As these three algorithms only approximate the ideal observer, selecting them as algorithmic-level hypotheses simultaneously invokes the suboptimality tweak at the computational-level. Each of the three different approximations makes a concrete proposal for answering the how-question at the algorithmic level. But since they do not compute exactly the same function, they also show a difference in the observable behavior and therefore each answers the what-question at the computational level slightly differently (e.g. by showing different order effects). It is, however, still the case that they answer the why-question at the computational level in the same way, because they are all considered approximations to the untweaked ideal observer (but see Kwisthout and Rooij 2013).
Psychological considerations may also already enter at the computational level through the added-limitations tweak discussed in Sect. 2.3.1. Take the bar-categorization example: Adding noise to the stimulus representation of the decision-criterion algorithm is plausible because it is known that subjects’ discrimination ability is limited.
Although Bayesian reverse-engineering is a “top-down” research strategy in the sense discussed previously, regular use of the plausible-algorithms heuristic shows how it might be combined with “bottom-up” approaches that start with cognitive or neural principles. In particular, one might seek to determine exactly how an established cognitive architecture (such as ACT-R) could bring about an ideal observer’s optimal performance (Cooper and Peebles 2015; Thomson and Lebiere 2013). In general, being a proponent of top-down research strategies does not entail a rejection of bottom-up strategies. In this context, it is also worthwhile to remember that the same John Anderson who developed rational analysis also developed the ACT-R architecture and that the ‘R’ stands for ‘rational’.
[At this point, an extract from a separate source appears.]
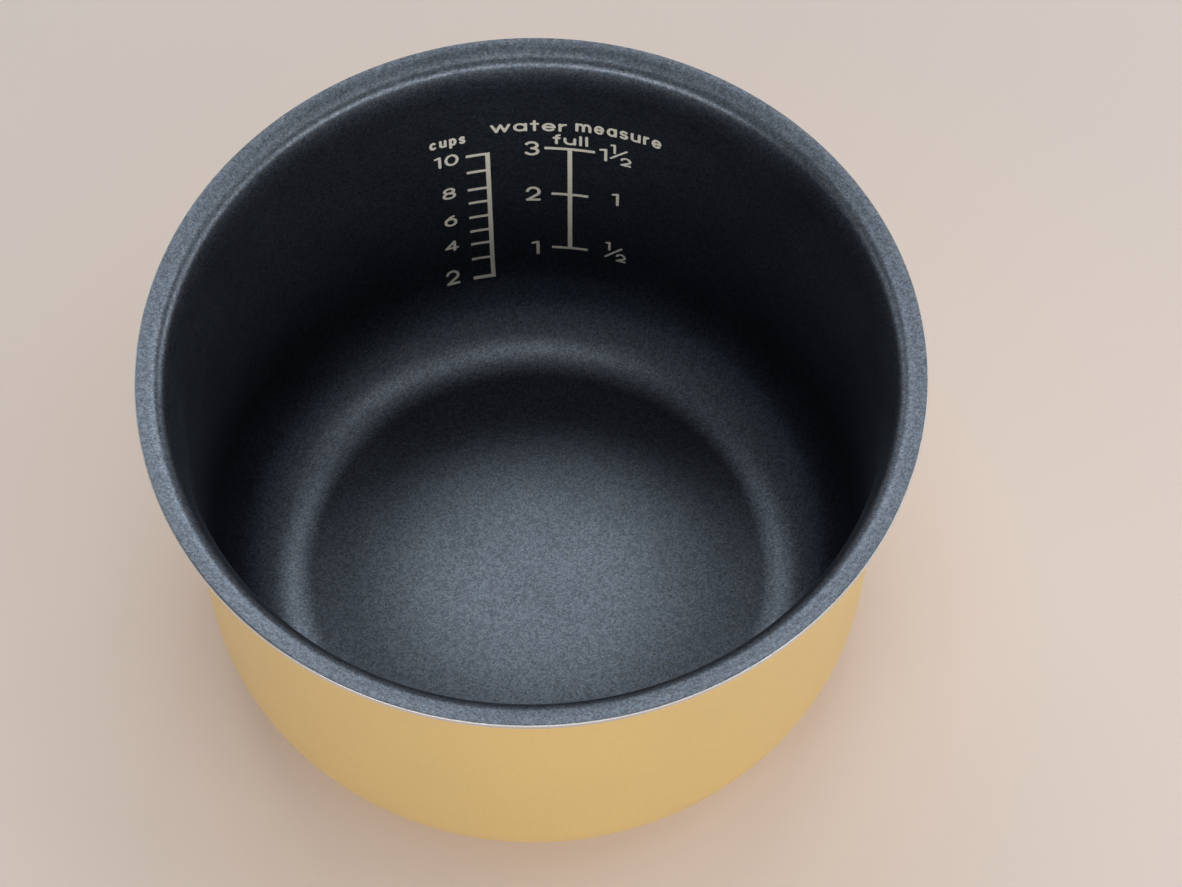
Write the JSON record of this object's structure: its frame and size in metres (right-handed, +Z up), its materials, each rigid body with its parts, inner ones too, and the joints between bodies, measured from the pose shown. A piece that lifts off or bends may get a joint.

Just like the relation between the computational and the algorithmic level (see footnotes 13 and 18), the relation between algorithmic and implementational level is also not completely “top down”. Hypotheses at the algorithmic level are often chosen because they are easy to map onto neural structures and processes. In the case of Monte Carlo sampling the algorithm definitely preceded the possible implementation (Fiser et al. 2010). However, in the case of log-probabilities the ease with which Bayesian updating could be implemented in neurons is very likely to have influenced the choice of representation at the algorithmic level (Ma et al. 2006).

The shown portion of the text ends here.